Many of his own disciples and many others in the crowd decided to stop following him after saying all that left him. John writes that he turned to the twelve disciples and said, “Do you want to go away as well?” Simon Peter answered him, “Lord, to whom shall we go? You have the words of eternal life, and we have believed, and have come to know that you are the Holy One of God.” (John 6:66-69)
All the other Gospel writers have Jesus saying that the bread was his body (soma) and that the cup was the blood of the New Covenant, (Matthew 26:26, Mark 14:22, Luke 22:19) but none of them went as far as to say like John, that unless we ate his flesh (sarx not soma) and drank his blood that we could not have his life within us. The picture of Jesus being the bread from Heaven for them to eat might have been cringeworthy for them to hear, but being now told that they had to actually eat his flesh and drink his blood was utterly disgusting, so no wonder most of the people walked away. But only John could have come up with this illustration. Afterall it was in John‘s Gospel that John the Baptist gave us the same picture when he saw Jesus and said Behold the Lamb of God, who takes away the sin of the world (John 1:29).
That picture is the one of Israel eating the Passover Lamb from the very first Passover feast when God rescued them from the tyranny of Pharoah in Egypt, and every Passover since then Jewish families would gather together (and still do) to divide the pieces of a slaughtered Lamb to eat as the Passover sacrifice, and they were commanded to eat it entirely. That was not disgusting – that was the most holy and precious and memorable landmark of their history and was the central core of their belief as being the people of God in the Old Testament. And that had always been God’s big idea about Father God sending his Son to the earth to become not only the Passover Lamb for Israel but also to be the Lamb that was slain from the foundation of the whole world.

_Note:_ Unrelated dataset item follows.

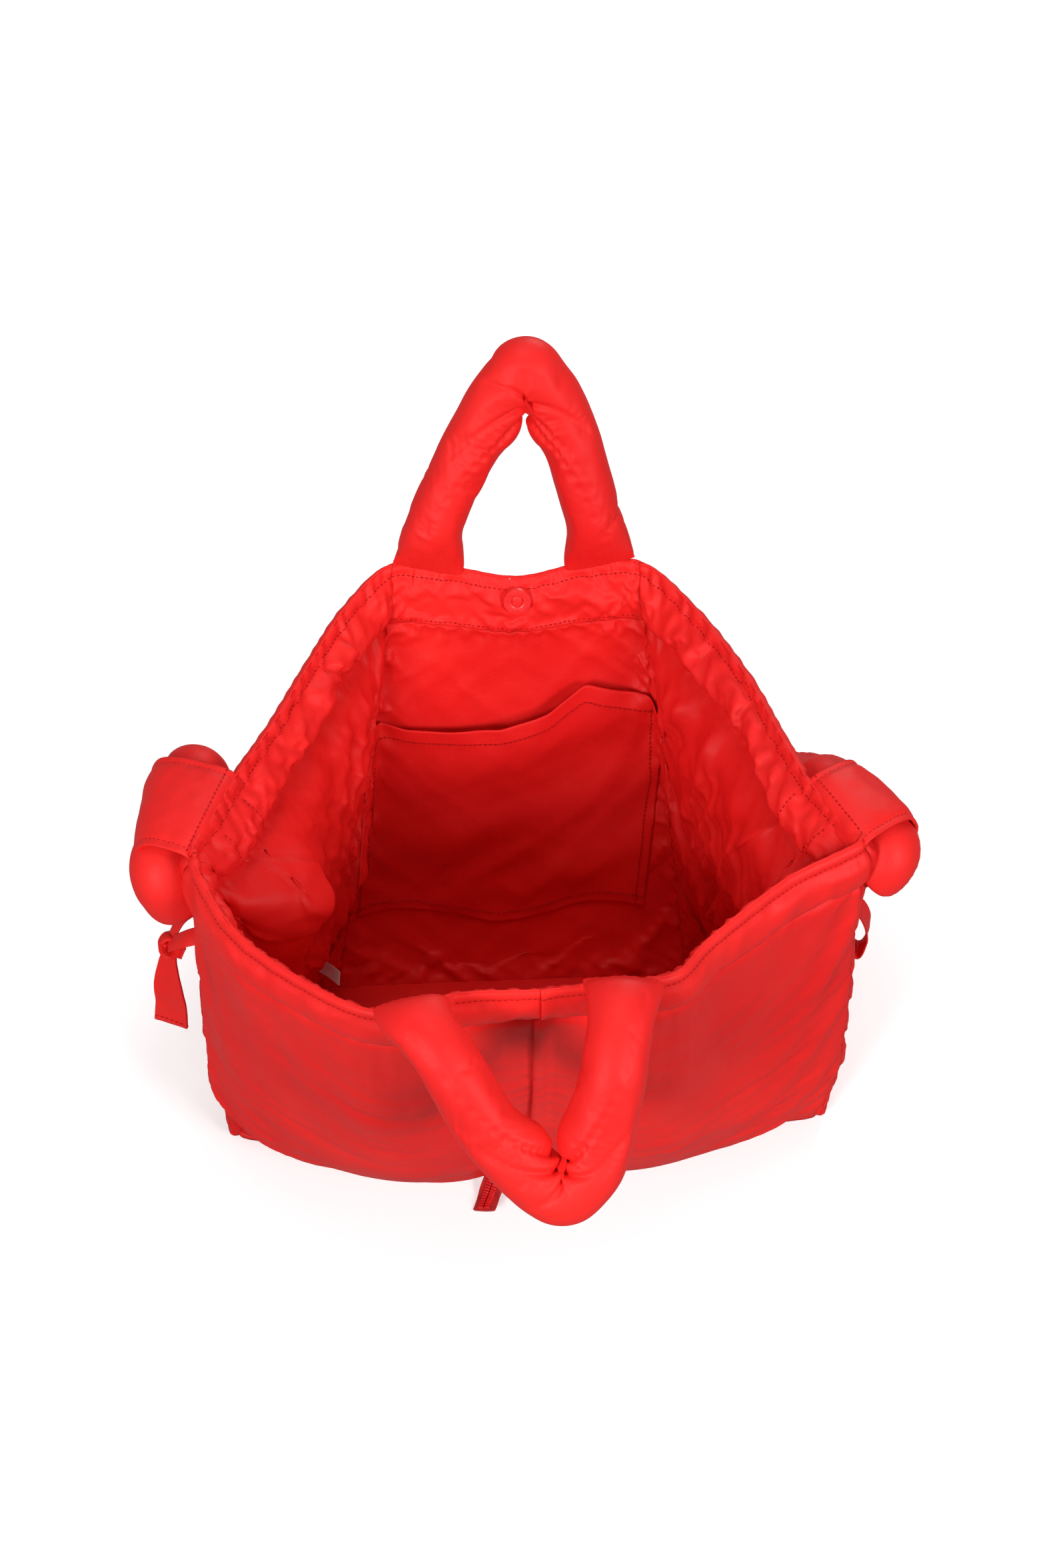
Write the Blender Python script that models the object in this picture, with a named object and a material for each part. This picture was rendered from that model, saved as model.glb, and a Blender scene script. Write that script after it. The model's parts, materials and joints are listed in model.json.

In the Book of Leviticus the ongoing eating of the flesh of the daily sacrificial animals is described in all the gory details about which parts of the animal and its entrails were to be eaten by the priests and which parts burnt up (Leviticus 7). The whole chapter goes into great detail about these sacrifices and who was to eat them and how certain obviously inedible parts were to be burnt up. It states that this ‘flesh’ of the slaughtered animal was to be the total provision of food for the priests and their families. The momentous historical and spiritual reality of all of this was that the spilled blood had to be put into bowls and even scraped up off the earth and be ceremoniously burnt upon the altar of sacrifice and go up in smoke to Heaven.

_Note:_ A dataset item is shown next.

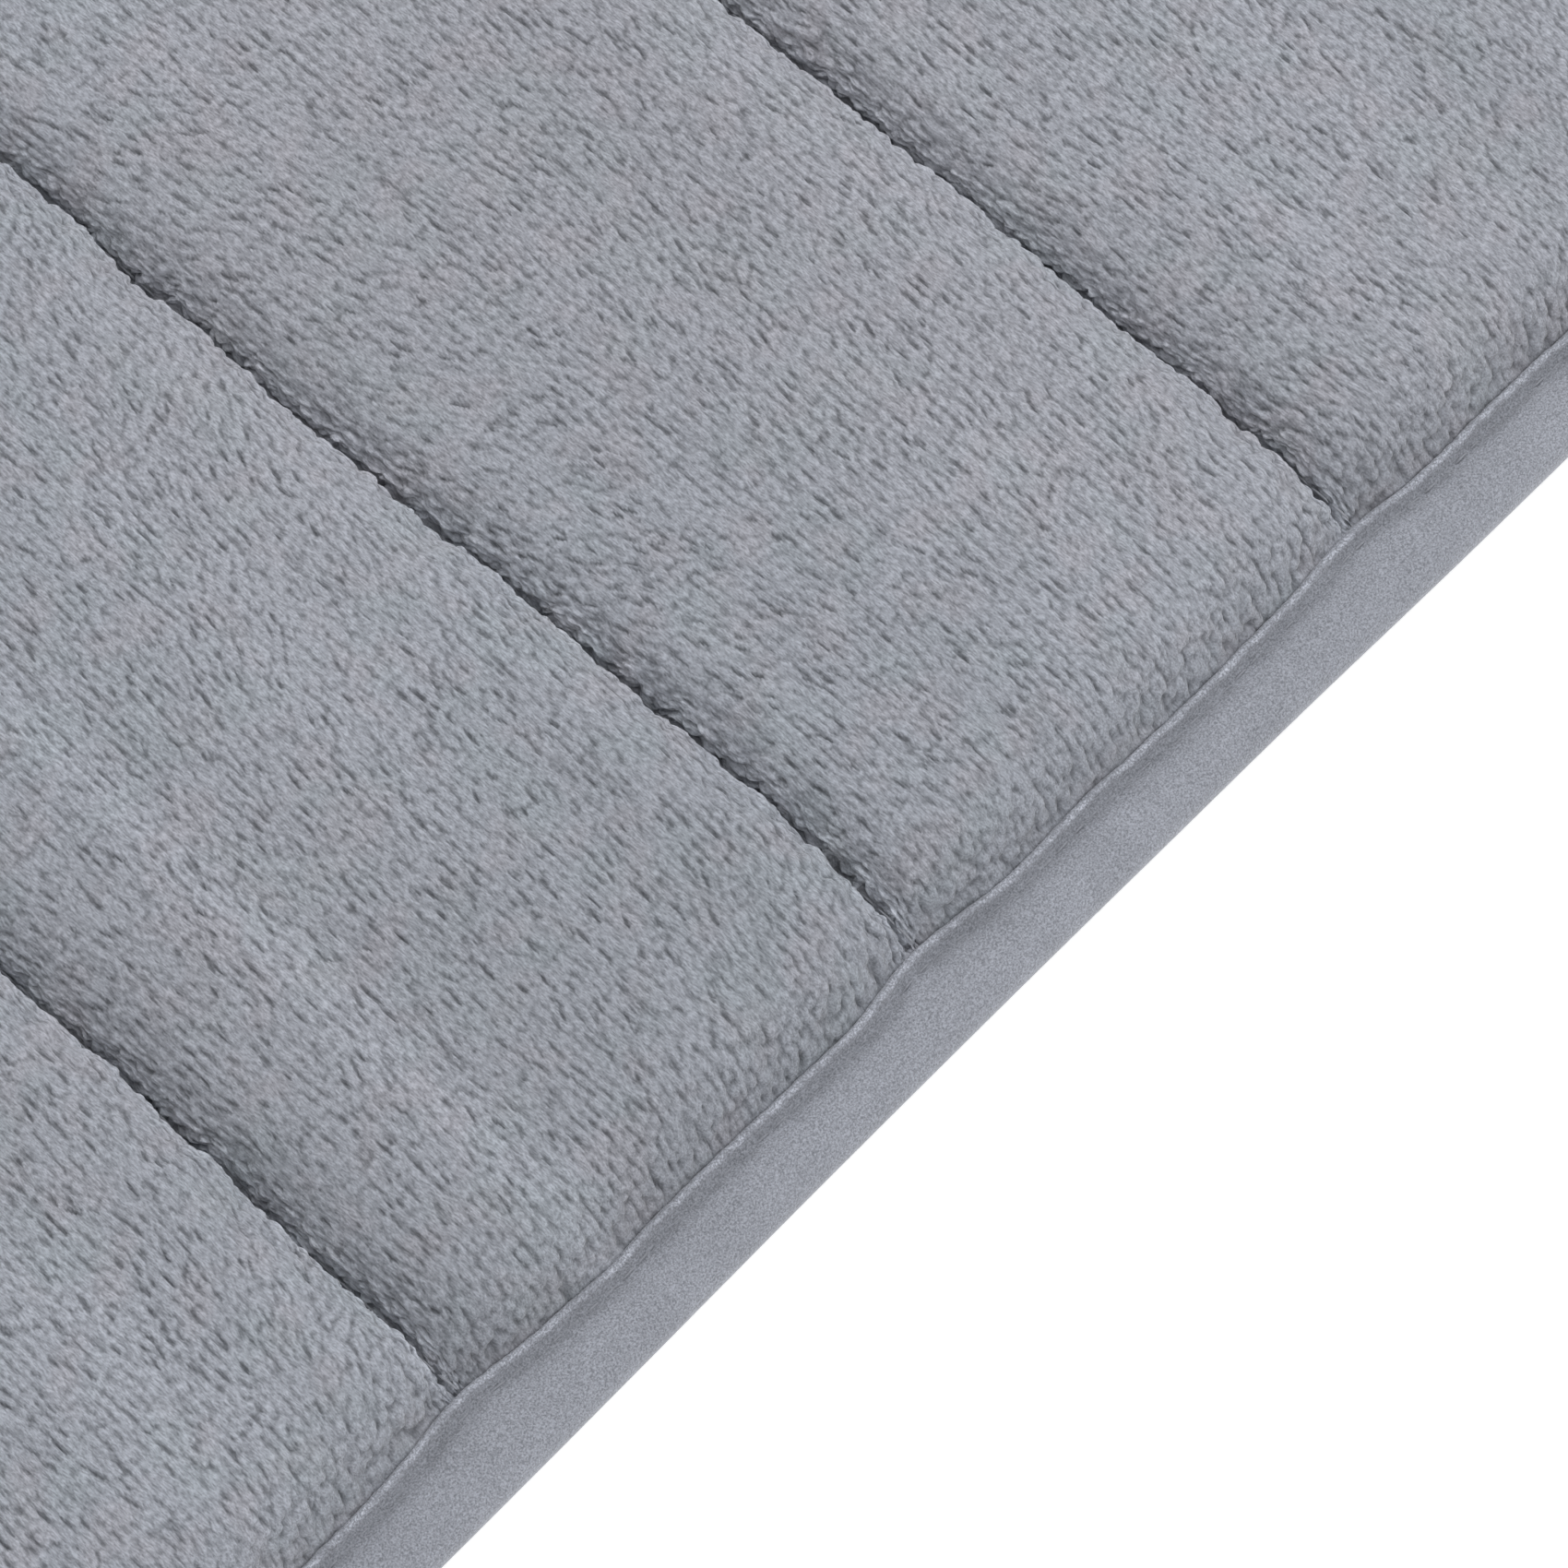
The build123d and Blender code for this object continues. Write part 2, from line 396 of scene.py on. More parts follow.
# The usual height of a tuft, which lies on the smooth surface.
TUFT_MEAN = 0.85
COVER_THICKNESS = 1.9 * MM
CROWN_EXTRA = 1.0 * MM


def pile_tone_and_painted_light(x, y):
    """How light the pile is painted at each place: random streaks, a painted highlight on each crest and each
    panel's lip, and painted shade on the sagging slope beside each seam.
    """
    tone_and_painted_light = 1 + 0.055 * soft_noise(x, y, 17 * MM, 80 * MM, 51) + 0.04 * soft_noise(x, y, 70 * MM, 55 * MM, 52)
    for seam, sag in zip(seam_places, PANEL_SAGS):
        away = x - seam
        strength = sag / PANEL_SAGS[1]
        # Painted highlight on the crest, painted shade on the sag past the seam, painted highlight on the lip
        # before it.
        tone_and_painted_light += 0.12 * strength * np.exp(-(((away - 24 * MM) / (3.2 * MM)) ** 2))
        tone_and_painted_light -= 0.13 * strength * np.exp(-((away / (11 * MM)) ** 2)) * (away > 0)
        tone_and_painted_light += 0.05 * np.exp(-(((away + 5 * MM) / (5 * MM)) ** 2))
    return tone_and_painted_light


def pile_lean(x, y):
    """The angle from the seams at which the tufts lie, which swings over across each panel."""
    panel_place = (x - seam_places[0]) / panel_pitch % 1
    swing = math.radians(10) - math.radians(24) * panel_place
    return swing + soft_noise(x, y, 26 * MM, 34 * MM, 6) * math.radians(12)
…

That is why it is so significant that Jesus celebrated the Last Supper Passover feast with his disciples and ate the flesh of the lamb before he was arrested and went and shed his blood as our Passover Lamb. Paul writes to us in 1Corinthians how he received a revelation from the Lord about what happened on that Passover night so that Christians could live out that spiritual reality by faith, about the Lamb of God being slain for us before the foundation of the world. ‘and when he had given thanks, he broke the bread and said, “This is my body, which is for you. Do this in remembrance of me.” In the same way also he took the cup, after supper, saying, “This cup is the New Covenant in my blood. Do this, as often as you drink it, in remembrance of me.” For as often as you eat this bread and drink the cup, you proclaim the Lord’s death until he comes. (1Corintians 11:23)
Jesus has just there described the New ‘Blood Covenant’. The Old Covenant agreements were also called ‘blood Covenants’ and sealed with blood, and the Bible says that the life is in the blood (Leviticus 17:14). The Old Testament reality was that people staked their lives on blood covenants or agreements. People ask ‘why should we read the Old Testament? Because three and a half thousand years of blood covenant life has been indelibly carved into history - a story so brilliantly designed that it cannot be denied and could not be devised by mortal means. So what does a person do with that? you stake your life on it. We know that Israel were forbidden to ever drink blood, and that had become the main offence when Jesus spoke to the people about eating his body and drinking his blood. Jesus was to stake his life for all of mankind and give us his life by offering up his own blood on the sacrificial altar of fire of the cross at Golgotha–– where a new Blood Covenant with humanity was established – his life for us, his life in us, our life for him, and our life with him.
Then Jesus rose from the dead after he had descended into hell for three days and he emerged from the tomb and was met by Mary Magdalene, who wanted to greet him, but he said to her. “Do not touch me, for I have not yet ascended to the Father; go to my brothers and tell them, ‘I am ascending to my Father and your Father... (John 20.27)
And just as the Old testament sacrificial lifeblood on the altar of fire ascended into heaven Jesus was now granting his lifeblood to ascend into heaven and be offered to his Father for the whole earth for all time, as the Scripture says, Hebrews 9:11 TLB. He came as High Priest of this better Covenant that we now have. He went into that greater, perfect tabernacle in heaven, not made by men nor part of this world, and once for all took blood into that inner room, the Holy of Holies, and sprinkled it on the mercy seat; but it was not the blood of goats and calves. No, he took his own blood, and with it he, by himself, made sure of our eternal salvation.
It is done, and at communion time we remember the love behind that sacrifice of the Father in sending his Son whose sacrifice gives his own life and being to us. Jesus staked his life on that and he says what about you. He says I’ve given you my life can you give me yours. This is not just about a life in heaven one day it is about a heavenly life today. Our lives and his life become one life together with the Father and the Holy Spirit and they become one life together for us with each other in the spirit of that New Life. A gory story that is full of glory. Believe and live.